Pros and cons of in-house web scrapers
When it comes to web scraping, there are two main approaches: maintaining an in-house web scraper or outsourcing a web scraper from a third-party provider. While there are pros and cons to both approaches, it's important to understand the benefits and drawbacks of each option before making a decision.
One of the advantages of running a web scraping process in-house is having more control over the process. When you have an in-house solution for your web scraping project, you have full control over the process and can customize it to better suit your company's needs. This is particularly beneficial for companies with a team of experienced developers who can manage the web scraping process themselves.
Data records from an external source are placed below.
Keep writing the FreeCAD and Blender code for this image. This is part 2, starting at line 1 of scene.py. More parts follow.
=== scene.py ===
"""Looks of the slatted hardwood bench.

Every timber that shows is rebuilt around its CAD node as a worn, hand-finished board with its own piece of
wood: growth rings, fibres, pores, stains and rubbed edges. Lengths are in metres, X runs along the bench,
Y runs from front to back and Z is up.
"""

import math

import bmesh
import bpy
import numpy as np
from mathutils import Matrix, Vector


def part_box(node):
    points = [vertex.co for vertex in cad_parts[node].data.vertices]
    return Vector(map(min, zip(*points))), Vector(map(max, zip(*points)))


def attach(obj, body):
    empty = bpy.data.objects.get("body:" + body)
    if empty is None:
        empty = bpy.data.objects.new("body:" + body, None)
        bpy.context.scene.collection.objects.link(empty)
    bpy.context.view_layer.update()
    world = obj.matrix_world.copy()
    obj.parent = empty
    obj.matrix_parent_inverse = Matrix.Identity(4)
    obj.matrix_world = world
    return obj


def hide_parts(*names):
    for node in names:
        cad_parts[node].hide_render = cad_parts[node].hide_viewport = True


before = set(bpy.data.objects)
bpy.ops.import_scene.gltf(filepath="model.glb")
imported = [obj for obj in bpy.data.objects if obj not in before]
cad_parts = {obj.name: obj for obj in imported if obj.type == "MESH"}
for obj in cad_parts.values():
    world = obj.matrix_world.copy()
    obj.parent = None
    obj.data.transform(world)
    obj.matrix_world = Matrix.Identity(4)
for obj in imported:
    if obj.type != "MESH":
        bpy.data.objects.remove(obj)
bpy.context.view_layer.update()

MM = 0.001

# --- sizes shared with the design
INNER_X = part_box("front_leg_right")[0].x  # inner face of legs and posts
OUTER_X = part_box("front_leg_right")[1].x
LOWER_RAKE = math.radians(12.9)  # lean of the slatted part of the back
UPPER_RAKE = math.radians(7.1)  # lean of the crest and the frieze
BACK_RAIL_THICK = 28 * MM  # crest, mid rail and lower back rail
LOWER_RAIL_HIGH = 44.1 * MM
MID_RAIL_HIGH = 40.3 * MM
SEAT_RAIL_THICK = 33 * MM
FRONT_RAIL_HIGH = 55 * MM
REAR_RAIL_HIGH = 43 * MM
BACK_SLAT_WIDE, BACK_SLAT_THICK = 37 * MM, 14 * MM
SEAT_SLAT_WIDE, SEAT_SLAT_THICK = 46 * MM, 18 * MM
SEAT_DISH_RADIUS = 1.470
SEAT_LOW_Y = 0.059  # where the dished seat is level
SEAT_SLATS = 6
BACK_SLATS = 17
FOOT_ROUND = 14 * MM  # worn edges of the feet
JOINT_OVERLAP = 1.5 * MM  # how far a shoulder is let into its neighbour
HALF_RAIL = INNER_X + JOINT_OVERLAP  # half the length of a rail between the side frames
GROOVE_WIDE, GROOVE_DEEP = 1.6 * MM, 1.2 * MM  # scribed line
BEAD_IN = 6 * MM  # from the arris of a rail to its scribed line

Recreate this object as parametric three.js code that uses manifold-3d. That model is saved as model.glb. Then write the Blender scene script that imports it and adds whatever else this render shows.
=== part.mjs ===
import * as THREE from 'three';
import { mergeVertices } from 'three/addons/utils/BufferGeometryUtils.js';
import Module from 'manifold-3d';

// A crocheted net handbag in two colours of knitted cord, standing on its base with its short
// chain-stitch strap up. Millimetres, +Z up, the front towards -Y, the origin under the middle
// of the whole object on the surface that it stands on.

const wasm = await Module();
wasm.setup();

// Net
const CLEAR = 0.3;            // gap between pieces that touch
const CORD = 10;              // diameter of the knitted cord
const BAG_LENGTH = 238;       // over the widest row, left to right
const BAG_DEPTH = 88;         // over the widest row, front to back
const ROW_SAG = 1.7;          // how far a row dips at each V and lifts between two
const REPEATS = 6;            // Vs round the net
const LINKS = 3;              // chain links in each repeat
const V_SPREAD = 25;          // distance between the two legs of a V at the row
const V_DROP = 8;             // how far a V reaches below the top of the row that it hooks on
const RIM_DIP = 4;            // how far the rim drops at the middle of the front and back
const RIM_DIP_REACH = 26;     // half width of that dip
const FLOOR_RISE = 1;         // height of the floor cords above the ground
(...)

Another advantage of in-house web scraping is faster setup speed. With an in-house team, you can set up the web scraper faster as the team will better understand the company's requirements. Moreover, if any issues arise, they can be resolved quickly without having to go through a third-party support team.
However, there are also some cons associated with in-house web scraping. One of the major drawbacks is higher costs. Setting up an in-house web scraper can be quite expensive as server costs, proxy costs, and maintenance costs can add up quickly. Additionally, you will need to hire and train skilled web scraping developers to manage the process. As a result, outsourcing web scraping tools from third-party providers is often a cheaper option.
Another challenge of in-house web scraping is maintenance. Maintaining an in-house web scraping setup can be a real challenge as servers need to be kept in optimal conditions and the web scraping program must be constantly updated to keep up with changes to the websites being scraped.
Overall, there are pros and cons to both in-house web scraping and outsourcing from third-party providers. Ultimately, the decision to go with one or the other will depend on factors such as cost, control, and maintenance requirements.
Conclusion
We trust that this piece has provided valuable insights into planning your web scraping project, as well as offering a more in-depth understanding of proxy-related matters.